Durante los últimos meses, hemos tenido que aprender a soportar ese tipo de escándalo, mayúsculo y diario. Ellos, los que influyen en nuestras vidas, los que toman decisiones que nos afectan, los que tienen responsabilidad de cambiar algo, han hecho crónico el tic de anunciar desgracias que nunca sufren y recomendar sacrificios que jamás asumen. Además, fingen estar compungidos por un dolor que siempre es ajeno.

Va a ser cierto que estamos en el fin de una era, porque si cada nochevieja hay que aguantar a diez adivinos vendiendo pronósticos absurdos, ahora son un millar los elucubradores que hablan de lo que vendrá. Aún son peores que esos chamanes, porque piden esfuerzos absolutos mientras se aferran a sus privilegios, los ocultan o, en todo caso, los congelan a la espera de meterlos de nuevo en la hoguera de su vanidad.

Hay que tragarse cada día a un gerifalte financiero largando sobre los horrores que vienen; como si no hubiera estado allí cuando el accidente. Como si la codicia hubiese sido casual. Hay que soportar a dirigentes institucionales desorientados, rodeados de legiones de asesores de labor indefinible y mejor retribución (sólo en el Ayuntamiento de Jerez hay 19) que no tienen la menor idea ni prisa por llevarla a la práctica.
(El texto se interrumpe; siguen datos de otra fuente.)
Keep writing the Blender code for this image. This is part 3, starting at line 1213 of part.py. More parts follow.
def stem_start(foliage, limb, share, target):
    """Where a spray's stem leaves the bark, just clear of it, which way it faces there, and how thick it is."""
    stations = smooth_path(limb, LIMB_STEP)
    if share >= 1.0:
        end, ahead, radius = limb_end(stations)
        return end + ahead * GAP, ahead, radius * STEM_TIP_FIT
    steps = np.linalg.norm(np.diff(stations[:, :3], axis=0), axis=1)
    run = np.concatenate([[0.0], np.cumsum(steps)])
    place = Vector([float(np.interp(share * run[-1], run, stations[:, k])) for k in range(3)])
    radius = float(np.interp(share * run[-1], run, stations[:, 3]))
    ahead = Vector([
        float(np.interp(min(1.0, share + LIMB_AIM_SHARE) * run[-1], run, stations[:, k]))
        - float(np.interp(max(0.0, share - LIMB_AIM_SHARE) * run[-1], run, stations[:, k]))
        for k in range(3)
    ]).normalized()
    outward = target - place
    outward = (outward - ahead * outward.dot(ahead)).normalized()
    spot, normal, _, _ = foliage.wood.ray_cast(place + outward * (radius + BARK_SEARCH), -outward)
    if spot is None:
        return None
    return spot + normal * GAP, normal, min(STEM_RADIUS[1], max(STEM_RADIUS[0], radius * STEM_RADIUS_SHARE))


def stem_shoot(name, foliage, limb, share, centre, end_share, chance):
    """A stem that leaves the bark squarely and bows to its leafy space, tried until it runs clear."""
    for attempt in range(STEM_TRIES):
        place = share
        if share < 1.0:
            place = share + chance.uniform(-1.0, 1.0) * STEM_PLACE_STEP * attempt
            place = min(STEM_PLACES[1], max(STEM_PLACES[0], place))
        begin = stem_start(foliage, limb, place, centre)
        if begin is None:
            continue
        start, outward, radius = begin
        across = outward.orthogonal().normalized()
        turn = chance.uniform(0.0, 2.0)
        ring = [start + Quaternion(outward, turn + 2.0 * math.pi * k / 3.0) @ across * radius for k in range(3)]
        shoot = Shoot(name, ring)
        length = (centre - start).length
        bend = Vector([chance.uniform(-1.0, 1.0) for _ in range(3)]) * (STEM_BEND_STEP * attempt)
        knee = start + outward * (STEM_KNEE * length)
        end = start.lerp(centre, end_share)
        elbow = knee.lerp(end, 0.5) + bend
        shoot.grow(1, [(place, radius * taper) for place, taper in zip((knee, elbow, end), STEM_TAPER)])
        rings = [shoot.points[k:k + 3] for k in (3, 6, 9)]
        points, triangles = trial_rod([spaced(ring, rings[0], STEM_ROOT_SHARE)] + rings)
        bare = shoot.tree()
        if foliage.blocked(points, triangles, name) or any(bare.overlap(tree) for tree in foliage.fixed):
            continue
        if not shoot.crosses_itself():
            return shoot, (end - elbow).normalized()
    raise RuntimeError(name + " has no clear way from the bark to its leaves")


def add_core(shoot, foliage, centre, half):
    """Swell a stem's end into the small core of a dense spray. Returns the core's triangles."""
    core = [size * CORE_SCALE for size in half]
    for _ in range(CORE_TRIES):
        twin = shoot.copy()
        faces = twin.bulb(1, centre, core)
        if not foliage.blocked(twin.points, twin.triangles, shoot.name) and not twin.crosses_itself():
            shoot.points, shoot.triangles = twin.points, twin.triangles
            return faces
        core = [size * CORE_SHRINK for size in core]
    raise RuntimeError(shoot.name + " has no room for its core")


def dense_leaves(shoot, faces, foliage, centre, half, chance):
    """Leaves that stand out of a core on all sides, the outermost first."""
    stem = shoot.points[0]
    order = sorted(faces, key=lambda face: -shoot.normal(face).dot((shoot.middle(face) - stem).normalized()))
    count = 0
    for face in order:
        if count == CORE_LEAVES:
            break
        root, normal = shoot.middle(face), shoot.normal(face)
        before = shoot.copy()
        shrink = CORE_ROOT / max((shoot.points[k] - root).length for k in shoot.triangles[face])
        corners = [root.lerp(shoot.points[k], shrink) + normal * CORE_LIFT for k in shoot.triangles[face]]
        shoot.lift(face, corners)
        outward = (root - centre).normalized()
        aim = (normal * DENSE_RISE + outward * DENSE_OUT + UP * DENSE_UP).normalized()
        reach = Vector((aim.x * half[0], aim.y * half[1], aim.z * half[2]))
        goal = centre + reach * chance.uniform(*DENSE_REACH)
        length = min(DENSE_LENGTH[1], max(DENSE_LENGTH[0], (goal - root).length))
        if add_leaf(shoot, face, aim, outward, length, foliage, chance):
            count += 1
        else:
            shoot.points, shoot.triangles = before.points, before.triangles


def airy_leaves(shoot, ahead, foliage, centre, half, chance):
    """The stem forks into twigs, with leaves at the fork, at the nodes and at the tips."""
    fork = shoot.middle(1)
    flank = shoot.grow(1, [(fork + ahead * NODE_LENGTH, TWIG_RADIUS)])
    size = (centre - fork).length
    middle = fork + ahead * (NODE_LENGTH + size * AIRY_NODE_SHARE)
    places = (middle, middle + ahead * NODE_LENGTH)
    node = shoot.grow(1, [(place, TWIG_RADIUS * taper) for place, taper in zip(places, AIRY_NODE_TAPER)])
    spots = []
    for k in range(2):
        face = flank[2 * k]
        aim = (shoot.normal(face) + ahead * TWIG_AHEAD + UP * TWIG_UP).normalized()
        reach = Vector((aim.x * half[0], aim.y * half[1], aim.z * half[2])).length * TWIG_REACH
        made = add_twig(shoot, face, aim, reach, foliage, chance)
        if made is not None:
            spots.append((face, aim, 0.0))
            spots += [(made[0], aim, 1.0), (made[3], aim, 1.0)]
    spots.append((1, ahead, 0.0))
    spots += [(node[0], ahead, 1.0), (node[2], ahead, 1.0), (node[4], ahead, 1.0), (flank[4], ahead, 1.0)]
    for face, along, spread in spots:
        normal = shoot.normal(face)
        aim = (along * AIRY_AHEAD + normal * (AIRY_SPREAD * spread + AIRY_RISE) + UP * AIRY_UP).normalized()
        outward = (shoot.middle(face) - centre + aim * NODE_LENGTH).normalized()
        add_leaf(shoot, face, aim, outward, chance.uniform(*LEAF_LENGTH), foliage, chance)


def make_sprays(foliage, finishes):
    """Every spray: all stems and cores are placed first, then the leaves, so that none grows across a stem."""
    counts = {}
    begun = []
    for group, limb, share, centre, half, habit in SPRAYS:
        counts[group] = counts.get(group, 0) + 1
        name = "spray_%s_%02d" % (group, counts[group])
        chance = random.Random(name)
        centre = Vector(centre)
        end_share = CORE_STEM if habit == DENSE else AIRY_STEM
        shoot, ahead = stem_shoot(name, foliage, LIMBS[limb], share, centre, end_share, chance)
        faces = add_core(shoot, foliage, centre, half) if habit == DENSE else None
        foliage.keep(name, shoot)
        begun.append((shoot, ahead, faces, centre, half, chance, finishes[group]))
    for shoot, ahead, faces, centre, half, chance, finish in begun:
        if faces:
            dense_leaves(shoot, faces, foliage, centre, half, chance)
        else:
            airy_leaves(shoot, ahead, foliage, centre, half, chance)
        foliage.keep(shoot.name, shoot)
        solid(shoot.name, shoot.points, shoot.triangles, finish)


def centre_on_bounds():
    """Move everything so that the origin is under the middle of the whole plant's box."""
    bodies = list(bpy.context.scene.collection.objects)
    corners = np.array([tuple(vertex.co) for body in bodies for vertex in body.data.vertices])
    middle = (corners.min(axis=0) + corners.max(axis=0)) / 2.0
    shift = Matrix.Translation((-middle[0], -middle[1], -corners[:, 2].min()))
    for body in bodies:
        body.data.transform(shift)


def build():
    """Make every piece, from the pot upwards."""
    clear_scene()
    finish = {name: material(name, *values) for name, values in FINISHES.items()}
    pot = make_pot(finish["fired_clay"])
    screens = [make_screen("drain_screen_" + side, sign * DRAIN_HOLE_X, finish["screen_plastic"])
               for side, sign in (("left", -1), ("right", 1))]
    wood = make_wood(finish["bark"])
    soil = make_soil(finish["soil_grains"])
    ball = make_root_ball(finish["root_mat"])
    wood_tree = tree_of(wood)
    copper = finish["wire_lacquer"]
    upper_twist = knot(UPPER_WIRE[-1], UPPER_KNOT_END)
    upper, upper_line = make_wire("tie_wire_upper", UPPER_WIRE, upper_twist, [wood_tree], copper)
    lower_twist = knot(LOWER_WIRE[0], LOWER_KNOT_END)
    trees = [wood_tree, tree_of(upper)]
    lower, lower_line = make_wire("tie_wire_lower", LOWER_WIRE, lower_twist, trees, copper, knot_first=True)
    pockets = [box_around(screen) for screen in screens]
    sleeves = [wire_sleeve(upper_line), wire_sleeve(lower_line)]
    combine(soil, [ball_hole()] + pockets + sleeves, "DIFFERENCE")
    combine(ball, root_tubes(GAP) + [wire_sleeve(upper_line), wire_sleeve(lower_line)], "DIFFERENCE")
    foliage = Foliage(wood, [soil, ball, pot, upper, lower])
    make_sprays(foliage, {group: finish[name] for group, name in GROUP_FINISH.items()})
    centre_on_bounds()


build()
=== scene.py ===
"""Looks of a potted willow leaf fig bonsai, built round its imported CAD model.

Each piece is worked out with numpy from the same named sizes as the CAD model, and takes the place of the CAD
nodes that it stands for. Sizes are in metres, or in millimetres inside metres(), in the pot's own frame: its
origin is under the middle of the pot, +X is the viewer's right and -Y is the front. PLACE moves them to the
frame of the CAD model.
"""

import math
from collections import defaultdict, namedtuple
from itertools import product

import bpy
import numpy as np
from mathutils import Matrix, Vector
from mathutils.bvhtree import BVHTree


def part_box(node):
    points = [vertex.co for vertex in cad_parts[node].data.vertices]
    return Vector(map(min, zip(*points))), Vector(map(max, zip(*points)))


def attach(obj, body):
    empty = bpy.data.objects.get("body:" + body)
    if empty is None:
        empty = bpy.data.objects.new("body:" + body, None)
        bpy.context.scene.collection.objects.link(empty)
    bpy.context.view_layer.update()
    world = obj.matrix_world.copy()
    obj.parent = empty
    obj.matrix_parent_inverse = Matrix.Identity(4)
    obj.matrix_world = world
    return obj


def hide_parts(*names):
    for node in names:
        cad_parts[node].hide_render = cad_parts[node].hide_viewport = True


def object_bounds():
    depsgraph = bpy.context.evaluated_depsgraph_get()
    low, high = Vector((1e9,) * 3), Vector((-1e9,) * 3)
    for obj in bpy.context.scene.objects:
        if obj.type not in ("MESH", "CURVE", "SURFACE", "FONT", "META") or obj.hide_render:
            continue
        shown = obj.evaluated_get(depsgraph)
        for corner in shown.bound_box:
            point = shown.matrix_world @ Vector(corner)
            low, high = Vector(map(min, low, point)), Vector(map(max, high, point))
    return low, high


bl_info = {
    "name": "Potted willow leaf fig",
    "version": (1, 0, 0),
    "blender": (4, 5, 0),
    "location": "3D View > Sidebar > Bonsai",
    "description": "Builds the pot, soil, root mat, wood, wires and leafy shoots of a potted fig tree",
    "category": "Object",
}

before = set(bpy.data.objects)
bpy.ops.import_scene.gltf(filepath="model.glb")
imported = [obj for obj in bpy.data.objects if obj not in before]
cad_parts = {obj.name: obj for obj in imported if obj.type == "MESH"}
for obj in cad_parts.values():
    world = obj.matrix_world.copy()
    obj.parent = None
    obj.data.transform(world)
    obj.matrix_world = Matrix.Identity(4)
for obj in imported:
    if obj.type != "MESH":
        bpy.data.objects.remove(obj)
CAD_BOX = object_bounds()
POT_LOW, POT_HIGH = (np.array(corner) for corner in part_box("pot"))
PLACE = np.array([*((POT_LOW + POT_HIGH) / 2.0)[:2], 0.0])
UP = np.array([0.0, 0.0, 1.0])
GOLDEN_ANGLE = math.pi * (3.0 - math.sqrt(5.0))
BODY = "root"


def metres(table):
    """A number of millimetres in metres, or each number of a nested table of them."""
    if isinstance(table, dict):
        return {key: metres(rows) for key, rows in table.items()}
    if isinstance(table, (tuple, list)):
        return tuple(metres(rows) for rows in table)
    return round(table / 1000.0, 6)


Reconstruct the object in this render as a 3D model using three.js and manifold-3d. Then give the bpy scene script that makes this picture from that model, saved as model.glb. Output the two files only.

Hay que aguantar en cada oficina a directivos hablando del impacto del paro y la precariedad; como si no hubieran fomentado y/o consentido la explotación y el mileurismo entre familias a su alrededor cuando chorreaban millones que nunca distribuyeron ni reinvirtieron. Hay que oír a sindicalistas, liberales y progres hablar de los pésimos horarios de los demás cuando ellos hace lustros que no los tienen y nacieron con la conciliación puesta.

Hay que escuchar a gerentes y ejecutivos pedir esfuerzos cuando los únicos movimientos que se les conocen son lanzar la Visa de la empresa a la mesa y doblar la espalda para batir el récord de genuflexiones. Proliferan los encargados que advierten a sus compañeros de la necesidad de recortar sueldos, horas de sueño, días libres y vacaciones; porque están convencidos de que ellos, los transmisores, nunca tendrán que hacerlo. Florecen articulistas que lloran la marginación de la mujer cada 8 de marzo pero admiten que su empresa las condene al paro por ser madres y han aceptado que «generación de mujeres pre-paradas» signifique «desempleadas antes de tiempo».

Crecen los pelotas cuya única tarea conocida es transmitir el miedo («te recomiendo, como amigo, que vengas a trabajar con dodotis: van a despedir a los que se levanten a mear») con el único objetivo de trepar al grupo de los que anuncian la explosión pero tienen búnker privado.

Aumenta la legión de gurús que teorizan sobre lo que debemos hacer para tomar el tren de la recuperación, sin reparar en el detalle de que ellos van sentados en un vagón y los demás tenemos puesta la cabeza en los raíles, como Anna Karenina. Sube mucho el número de los que escriben manuales de superación cuando nunca superaron nada, como si los escribieran de fontanería sin saber desatascar un fregadero. Son muchos los que justifican recortes, pérdidas de derechos en su empresa, o en otras, cómo único camino para la reactivación... siempre que no les toque a ellos. Abundan los que consideran que los despidos, de los demás, son imprescindibles para empezar a mejorar.

Todos estos que lanzan a diario mensajes apocalípticos y lloran con lágrimas prestadas siguen perfectamente protegidos, son los que más cobraban y cobran, los que menos parados tienen en casa, los que apenas han perdido un privilegio, sean obispos, concejales o supervisores. La distancia entre su discurso y su ejemplo es enorme. A más miedo meten, más crece. Está por ver que la maldición que anuncian (o el paro) sea peor que el terror reinstaurado en la mayoría de las empresas privadas en España.

Ya hemos escuchado que la cosa está fatal y que va a ir a peor. Sólo algunos lo cuentan con gracia, dudas e ingenio suficientes, como Leopoldo Abadía, que se está forrando solo con explicar en román paladino por qué le va mal a los demás.

El resto, mientras no tenga nada nuevo que decir, un oficio que practicar o enseñar, algo efectivo que hacer o un ejemplo que dar, que se calle la puñetera boca de una maldita vez.